In 6th place is Mass Effect. This is a game that I was incredibly excited about, but never got the energy together to play more than about three hours. I’m sure I’ll come back to it some day, but it’s a game where nothing quite comes together properly. Of course, it still beats out lots of games that didn’t make the list at all.

World in Conflict takes 5th place. The main reason I didn’t finish this one was that it kept crashing on my MacBook Pro. But it’s a lot of fun – an interesting take on simplifying the real-time strategy genre, with an interesting plotline. Makes good use of high-end PC graphics as well.

For fourth place is Portal. It’s a great fun game (which I actually finished, so it’s also pretty short). But I didn’t get as much out of the plot as a lot of reviewers, and the humor was just ‘OK’. But an interesting take on the first-person puzzle game, a genre without a lot of entrants so far.

Super Mario Galaxy takes third place. This game is just about the only reason to own a Wii. I haven’t finished it, mainly because I was spending so much time getting each and every star that I hadn’t finished by the time I moved on to the next game. Fantastic, pure platforming fun, with an occasional frustration from an inconsistent difficulty curve.

Second place goes to Uncharted. It’s a simple Tomb Raider rip-off, with a little bit of Gears of War thrown in for the combat sequences. But it’s so well done, with a great pulp plot, that it’s one of the most compelling games out there.
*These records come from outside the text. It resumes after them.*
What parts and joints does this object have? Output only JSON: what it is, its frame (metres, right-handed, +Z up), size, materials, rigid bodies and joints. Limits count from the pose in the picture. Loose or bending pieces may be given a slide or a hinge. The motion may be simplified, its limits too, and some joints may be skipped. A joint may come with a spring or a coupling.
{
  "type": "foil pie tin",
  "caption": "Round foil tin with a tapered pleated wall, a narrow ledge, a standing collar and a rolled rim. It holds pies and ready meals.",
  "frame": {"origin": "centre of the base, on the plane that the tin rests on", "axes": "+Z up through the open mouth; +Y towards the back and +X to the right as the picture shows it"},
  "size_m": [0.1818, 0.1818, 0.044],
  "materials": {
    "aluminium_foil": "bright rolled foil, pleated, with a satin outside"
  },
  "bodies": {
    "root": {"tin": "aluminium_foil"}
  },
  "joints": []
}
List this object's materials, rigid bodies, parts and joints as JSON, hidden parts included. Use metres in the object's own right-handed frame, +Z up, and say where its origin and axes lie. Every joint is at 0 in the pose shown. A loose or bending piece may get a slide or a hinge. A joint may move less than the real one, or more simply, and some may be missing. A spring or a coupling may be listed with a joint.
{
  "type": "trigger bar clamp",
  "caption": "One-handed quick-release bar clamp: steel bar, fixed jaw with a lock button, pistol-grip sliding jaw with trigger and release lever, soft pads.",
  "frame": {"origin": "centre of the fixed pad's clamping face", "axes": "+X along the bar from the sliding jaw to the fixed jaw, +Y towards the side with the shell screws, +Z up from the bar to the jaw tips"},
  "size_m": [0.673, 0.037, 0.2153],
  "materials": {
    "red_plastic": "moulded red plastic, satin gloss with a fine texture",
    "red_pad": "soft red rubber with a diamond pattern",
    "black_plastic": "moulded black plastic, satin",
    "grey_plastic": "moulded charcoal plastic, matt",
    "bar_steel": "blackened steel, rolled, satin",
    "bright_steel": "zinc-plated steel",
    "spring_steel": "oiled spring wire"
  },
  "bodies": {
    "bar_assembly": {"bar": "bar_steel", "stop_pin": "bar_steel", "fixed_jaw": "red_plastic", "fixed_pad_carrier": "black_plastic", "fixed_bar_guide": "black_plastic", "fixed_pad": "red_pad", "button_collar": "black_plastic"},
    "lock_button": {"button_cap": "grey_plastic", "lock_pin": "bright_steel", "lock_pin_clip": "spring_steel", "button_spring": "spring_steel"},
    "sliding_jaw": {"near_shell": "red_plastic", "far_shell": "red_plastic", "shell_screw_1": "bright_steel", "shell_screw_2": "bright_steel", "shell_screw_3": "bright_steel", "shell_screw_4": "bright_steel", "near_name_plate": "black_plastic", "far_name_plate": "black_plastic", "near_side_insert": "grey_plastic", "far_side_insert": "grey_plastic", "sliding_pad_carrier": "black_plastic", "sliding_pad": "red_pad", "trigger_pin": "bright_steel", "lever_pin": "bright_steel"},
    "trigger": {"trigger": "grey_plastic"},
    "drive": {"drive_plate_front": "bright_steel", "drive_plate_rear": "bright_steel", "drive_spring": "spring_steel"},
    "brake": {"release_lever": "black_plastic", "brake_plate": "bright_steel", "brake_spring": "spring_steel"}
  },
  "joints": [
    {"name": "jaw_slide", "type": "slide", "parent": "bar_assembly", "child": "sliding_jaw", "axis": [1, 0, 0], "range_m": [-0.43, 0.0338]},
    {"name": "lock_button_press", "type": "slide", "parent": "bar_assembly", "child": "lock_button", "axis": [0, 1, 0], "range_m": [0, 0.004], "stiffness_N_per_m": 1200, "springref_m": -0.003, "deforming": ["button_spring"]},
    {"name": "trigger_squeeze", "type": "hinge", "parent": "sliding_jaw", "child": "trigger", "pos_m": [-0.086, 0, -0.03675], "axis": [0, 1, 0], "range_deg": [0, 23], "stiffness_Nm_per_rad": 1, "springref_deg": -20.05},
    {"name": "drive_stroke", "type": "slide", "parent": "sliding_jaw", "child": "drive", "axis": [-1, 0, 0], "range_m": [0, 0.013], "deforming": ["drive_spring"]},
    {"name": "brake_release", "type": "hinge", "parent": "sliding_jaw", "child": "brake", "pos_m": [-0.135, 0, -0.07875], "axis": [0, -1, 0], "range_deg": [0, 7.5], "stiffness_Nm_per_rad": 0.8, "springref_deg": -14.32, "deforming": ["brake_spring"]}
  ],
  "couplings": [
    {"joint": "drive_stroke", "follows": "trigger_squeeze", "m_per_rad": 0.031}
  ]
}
And so first place, the inaugural Exasperated Calculator Game of the Year 2007, goes to Bioshock. The main attraction is the strength of the story, but the RPG-esque shooter gameplay is a big part of the attraction as well.

I’ll try and get to 2008 before too much of 2009 passes….
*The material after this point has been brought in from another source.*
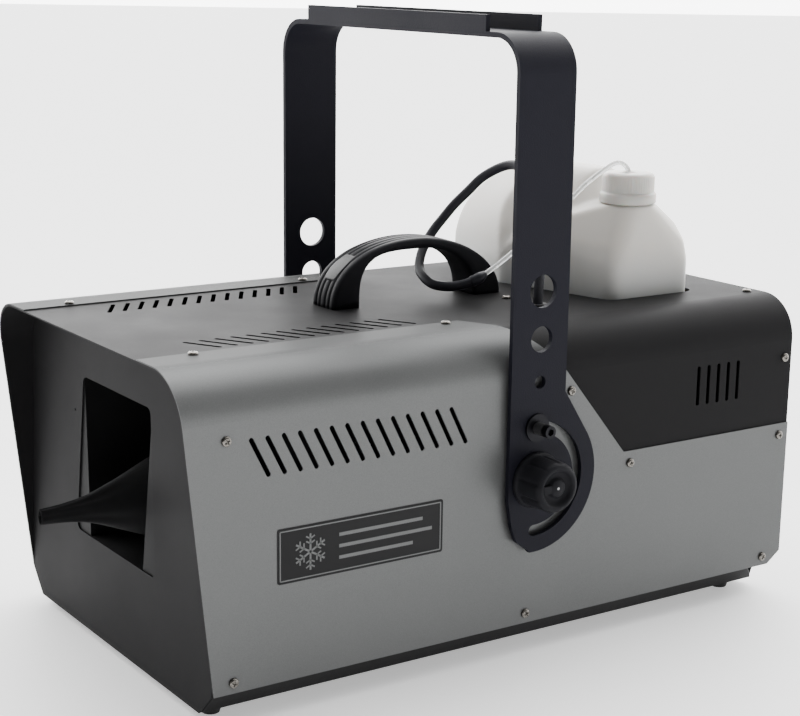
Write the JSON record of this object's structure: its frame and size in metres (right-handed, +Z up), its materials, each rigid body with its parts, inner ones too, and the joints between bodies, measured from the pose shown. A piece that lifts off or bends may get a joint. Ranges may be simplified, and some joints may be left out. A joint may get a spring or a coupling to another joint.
{
  "type": "snow machine",
  "caption": "Sheet-metal snow and foam effects machine with a sock-covered outlet, a lift-out fluid tank, a carrying handle and a tilting hanging yoke.",
  "frame": {"origin": "on the floor, under the middle of the machine's overall box at rest, sock tip to output knob", "axes": "X to the machine's right as seen from the front's left-to-right, Y from the outlet to the rear controls, Z up"},
  "size_m": [0.3986, 0.616, 0.489],
  "materials": {
    "black_paint": "satin black coat",
    "black_plastic": "matte black plastic",
    "blower_alu": "die-cast aluminium",
    "board_blue": "blue component cases",
    "board_green": "green board lacquer",
    "brass": "machined brass",
    "cap_plastic": "white polypropylene",
    "clear_plastic": "clear flexible plastic",
    "dark_paint": "satin charcoal powder coat",
    "handle_plastic": "fine-grained black plastic",
    "hose_rubber": "smooth black rubber hose",
    "label_black": "glossy printed film",
    "motor_paint": "grey motor enamel",
    "rocker_red": "red translucent rocker",
    "rubber_black": "matte black rubber",
    "screw_dark": "dull dark zinc",
    "silver_paint": "satin silver metallic coat",
    "sock_fabric": "black woven cloth",
    "steel": "plain steel",
    "tank_plastic": "translucent white polyethylene",
    "transformer_iron": "varnished laminations",
    "white_plastic": "white nylon",
    "yoke_paint": "satin near-black powder coat",
    "zinc": "bright zinc plate"
  },
  "bodies": {
    "housing": {"base_tray": "dark_paint", "feet": "rubber_black", "front_panel": "dark_paint", "top_cover": "dark_paint", "side_panel_right": "silver_paint", "side_panel_left": "silver_paint", "rear_panel": "dark_paint", "cover_screws": "zinc", "socket_screws": "zinc", "handle_screws": "zinc", "name_plate": "label_black", "outlet_duct": "black_paint", "nozzle_pipe": "black_plastic", "snow_sock": "sock_fabric", "spray_nozzle": "brass", "blower_housing": "black_plastic", "blower_motor": "motor_paint", "blower_stand": "steel", "pump": "motor_paint", "pump_bracket": "steel", "pump_hose": "hose_rubber", "control_board": "board_green", "board_parts": "board_blue", "board_posts": "white_plastic", "transformer": "transformer_iron", "terminal_block": "white_plastic", "tank_tray": "dark_paint", "clear_tube": "clear_plastic", "black_hose": "hose_rubber", "hose_grommet": "rubber_black", "handle": "handle_plastic", "handle_inserts": "black_plastic", "pivot_washers": "white_plastic", "pivot_nuts": "steel", "guide_screws": "screw_dark", "guide_washers": "screw_dark", "guide_sleeves": "rubber_black", "mains_inlet": "black_plastic", "switch_frame": "black_plastic", "potentiometer": "steel", "remote_socket": "screw_dark"},
    "yoke": {"yoke": "yoke_paint"},
    "knob_right": {"knob_right": "handle_plastic", "knob_stud_right": "zinc"},
    "knob_left": {"knob_left": "handle_plastic", "knob_stud_left": "zinc"},
    "blower_rotor": {"impeller": "blower_alu", "motor_shaft": "steel"},
    "tank": {"tank": "tank_plastic", "pickup_tube": "clear_plastic"},
    "tank_cap": {"tank_cap": "cap_plastic"},
    "power_rocker": {"switch_rocker": "rocker_red"},
    "fuse_drawer": {"fuse_drawer": "black_plastic"},
    "output_knob": {"output_knob": "handle_plastic"}
  },
  "joints": [
    {"name": "yoke_tilt", "type": "hinge", "parent": "housing", "child": "yoke", "pos_m": [0, 0.018, 0.1435], "axis": [1, 0, 0], "range_deg": [0, 110]},
    {"name": "knob_right_turn", "type": "hinge", "parent": "housing", "child": "knob_right", "pos_m": [0.18, 0.018, 0.1435], "axis": [1, 0, 0], "continuous": true},
    {"name": "knob_left_turn", "type": "hinge", "parent": "housing", "child": "knob_left", "pos_m": [-0.18, 0.018, 0.1435], "axis": [-1, 0, 0], "continuous": true},
    {"name": "blower_spin", "type": "hinge", "parent": "housing", "child": "blower_rotor", "pos_m": [0, -0.105, 0.122], "axis": [0, 1, 0], "continuous": true},
    {"name": "tank_lift", "type": "slide", "parent": "housing", "child": "tank", "axis": [0, 0, 1], "range_m": [0, 0.045], "deforming": ["clear_tube"]},
    {"name": "cap_turn", "type": "hinge", "parent": "tank", "child": "tank_cap", "pos_m": [0.0665, 0.189, 0.34], "axis": [0, 0, 1], "continuous": true},
    {"name": "power_switch", "type": "hinge", "parent": "housing", "child": "power_rocker", "pos_m": [-0.036, 0.2922, 0.072], "axis": [1, 0, 0], "range_deg": [0, 18]},
    {"name": "fuse_drawer_slide", "type": "slide", "parent": "housing", "child": "fuse_drawer", "axis": [0, 1, 0], "range_m": [0, 0.02]},
    {"name": "output_turn", "type": "hinge", "parent": "housing", "child": "output_knob", "pos_m": [0.02, 0.3, 0.072], "axis": [0, 1, 0], "range_deg": [0, 280]}
  ]
}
Game Review: Mirror’s Edge

January 3rd, 2009

Mirror’s Edge, by DICE, published by Electronic Arts.

I don’t play a lot of games all the way to the finish. The current pile of unfinished games includes Assasin’s Creed, Oblivion, Fallout 3, Mass Effect, Super Mario Galaxy and Psychonauts. So the first thing to note about Mirror’s Edge is that I actually finished the game.

The game itself is a mixture of very entertaining and frustrating. The basic parkour free running sequences are a lot of fun. But some of the rest of the game needed more work.
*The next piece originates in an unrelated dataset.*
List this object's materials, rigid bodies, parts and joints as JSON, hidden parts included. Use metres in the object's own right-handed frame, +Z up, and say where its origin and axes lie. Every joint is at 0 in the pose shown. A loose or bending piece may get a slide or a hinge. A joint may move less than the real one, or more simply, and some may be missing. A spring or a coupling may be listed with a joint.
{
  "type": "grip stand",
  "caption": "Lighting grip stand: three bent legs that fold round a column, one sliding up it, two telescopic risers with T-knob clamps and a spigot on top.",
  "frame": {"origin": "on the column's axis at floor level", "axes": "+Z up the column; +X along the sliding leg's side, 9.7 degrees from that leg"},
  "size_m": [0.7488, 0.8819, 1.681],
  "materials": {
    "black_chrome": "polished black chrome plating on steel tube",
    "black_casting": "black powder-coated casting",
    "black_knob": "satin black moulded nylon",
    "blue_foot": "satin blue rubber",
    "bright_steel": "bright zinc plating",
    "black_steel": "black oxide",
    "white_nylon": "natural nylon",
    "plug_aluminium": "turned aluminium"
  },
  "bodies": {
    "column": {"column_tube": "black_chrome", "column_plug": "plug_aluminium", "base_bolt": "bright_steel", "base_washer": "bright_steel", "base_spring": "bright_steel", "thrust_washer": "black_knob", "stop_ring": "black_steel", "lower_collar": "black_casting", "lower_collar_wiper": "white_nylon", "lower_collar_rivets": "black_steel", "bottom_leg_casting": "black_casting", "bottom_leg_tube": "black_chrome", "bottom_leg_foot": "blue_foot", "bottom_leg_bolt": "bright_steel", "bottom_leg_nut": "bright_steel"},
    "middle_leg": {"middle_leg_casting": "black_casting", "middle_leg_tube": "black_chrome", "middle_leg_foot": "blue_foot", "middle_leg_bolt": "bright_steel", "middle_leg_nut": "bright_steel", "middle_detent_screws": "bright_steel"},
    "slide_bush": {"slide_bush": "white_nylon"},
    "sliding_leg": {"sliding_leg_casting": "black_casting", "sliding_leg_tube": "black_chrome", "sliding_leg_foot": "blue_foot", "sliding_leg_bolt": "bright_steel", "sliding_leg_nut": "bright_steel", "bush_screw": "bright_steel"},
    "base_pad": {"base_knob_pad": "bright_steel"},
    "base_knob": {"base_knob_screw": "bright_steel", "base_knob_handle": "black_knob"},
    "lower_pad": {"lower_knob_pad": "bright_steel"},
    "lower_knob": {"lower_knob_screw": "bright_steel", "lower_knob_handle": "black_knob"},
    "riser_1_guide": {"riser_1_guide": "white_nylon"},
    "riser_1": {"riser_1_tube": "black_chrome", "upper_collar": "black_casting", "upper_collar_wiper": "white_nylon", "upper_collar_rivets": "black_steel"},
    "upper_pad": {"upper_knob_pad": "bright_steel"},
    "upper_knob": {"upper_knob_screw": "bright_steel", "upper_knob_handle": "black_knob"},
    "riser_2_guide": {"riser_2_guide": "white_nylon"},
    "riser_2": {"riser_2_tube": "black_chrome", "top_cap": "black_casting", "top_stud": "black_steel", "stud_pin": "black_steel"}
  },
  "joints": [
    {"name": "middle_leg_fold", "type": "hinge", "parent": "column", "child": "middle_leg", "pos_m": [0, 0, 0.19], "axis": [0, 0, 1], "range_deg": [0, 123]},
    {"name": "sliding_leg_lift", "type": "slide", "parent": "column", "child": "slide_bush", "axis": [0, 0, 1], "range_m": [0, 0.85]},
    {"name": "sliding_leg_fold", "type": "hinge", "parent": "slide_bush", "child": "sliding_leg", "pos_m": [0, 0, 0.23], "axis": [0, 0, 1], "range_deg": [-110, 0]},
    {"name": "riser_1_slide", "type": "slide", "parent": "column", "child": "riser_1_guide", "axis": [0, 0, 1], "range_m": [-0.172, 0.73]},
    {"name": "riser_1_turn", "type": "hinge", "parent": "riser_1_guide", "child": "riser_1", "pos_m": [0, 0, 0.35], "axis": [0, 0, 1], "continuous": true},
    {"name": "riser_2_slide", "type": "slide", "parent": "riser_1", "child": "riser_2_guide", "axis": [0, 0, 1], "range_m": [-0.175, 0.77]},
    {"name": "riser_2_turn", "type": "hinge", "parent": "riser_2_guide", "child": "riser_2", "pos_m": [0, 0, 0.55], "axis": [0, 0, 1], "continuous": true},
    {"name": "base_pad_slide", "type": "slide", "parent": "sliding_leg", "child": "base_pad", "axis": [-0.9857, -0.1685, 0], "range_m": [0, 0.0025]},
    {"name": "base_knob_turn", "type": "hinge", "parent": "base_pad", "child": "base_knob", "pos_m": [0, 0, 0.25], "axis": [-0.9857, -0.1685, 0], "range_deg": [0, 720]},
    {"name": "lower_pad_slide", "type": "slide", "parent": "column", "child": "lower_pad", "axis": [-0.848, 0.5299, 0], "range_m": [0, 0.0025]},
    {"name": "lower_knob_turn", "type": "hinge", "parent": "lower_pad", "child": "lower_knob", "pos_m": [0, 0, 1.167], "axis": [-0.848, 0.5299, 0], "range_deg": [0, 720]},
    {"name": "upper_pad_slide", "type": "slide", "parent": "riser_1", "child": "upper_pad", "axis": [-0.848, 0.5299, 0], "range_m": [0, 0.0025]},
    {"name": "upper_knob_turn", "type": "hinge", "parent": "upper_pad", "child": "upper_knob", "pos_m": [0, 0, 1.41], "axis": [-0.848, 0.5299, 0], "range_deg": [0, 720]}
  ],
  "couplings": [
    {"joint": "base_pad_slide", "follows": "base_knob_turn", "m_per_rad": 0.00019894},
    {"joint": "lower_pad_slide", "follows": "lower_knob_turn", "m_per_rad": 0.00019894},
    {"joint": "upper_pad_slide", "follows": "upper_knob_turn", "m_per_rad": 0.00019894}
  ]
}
There are really three types of game built in to the game:

  • free running parkour sequences, where you have to get from one end of an environment to the other, often chased by enemies.

  • puzzle sequences, where you need to use the parkour moves in a more precise way to navigate around a room, usually to get higher. Usually no enemies chasing you.

  • combat sequences, where you’re fighting enemies directly, either using hand-to-hand or weapons you’ve picked up.

I loved the first type of play – innovative, exciting, and has the best ‘fall of a cliff and die’ effects of any game ever. The puzzle gaming was also a lot of fun – occasionally frustrating (when you fall all the way down and need to make your way back up), but satisfying in the same way that most puzzle games are.

The big problem with the game for me, right up until the last bit, was the combat. Firstly I made a choice to play for a PS3 trophy for not using guns – a mistake, as while you’re encouraged to not use them, you need to from time to time. That made my life a lot more difficult. But even taking that into account it’s just not that enjoyable, a lot of needless death until you accidentally find the way to get through the sequence. Unlike the first two types, I never really felt like I was getting through because of skill, just luck.

The last fight sequence in the game turned me around, a little. I realised that you could plan everything out precisely, and treat the combat almost like another puzzle sequence. That made the (difficult) final encounter a bit more palatable, but still it would have been nicer to have a good running sequence instead as the finale to the game.

Overall, it’s a superb game worth playing. The plot isn’t really worth mentioning, but the gameplay is mostly a lot of fun.

(Hey, I’m back! Don’t expect too much – I’m just going to post stuff as it occurs to me. Some weeks nothing, some weeks lots of things).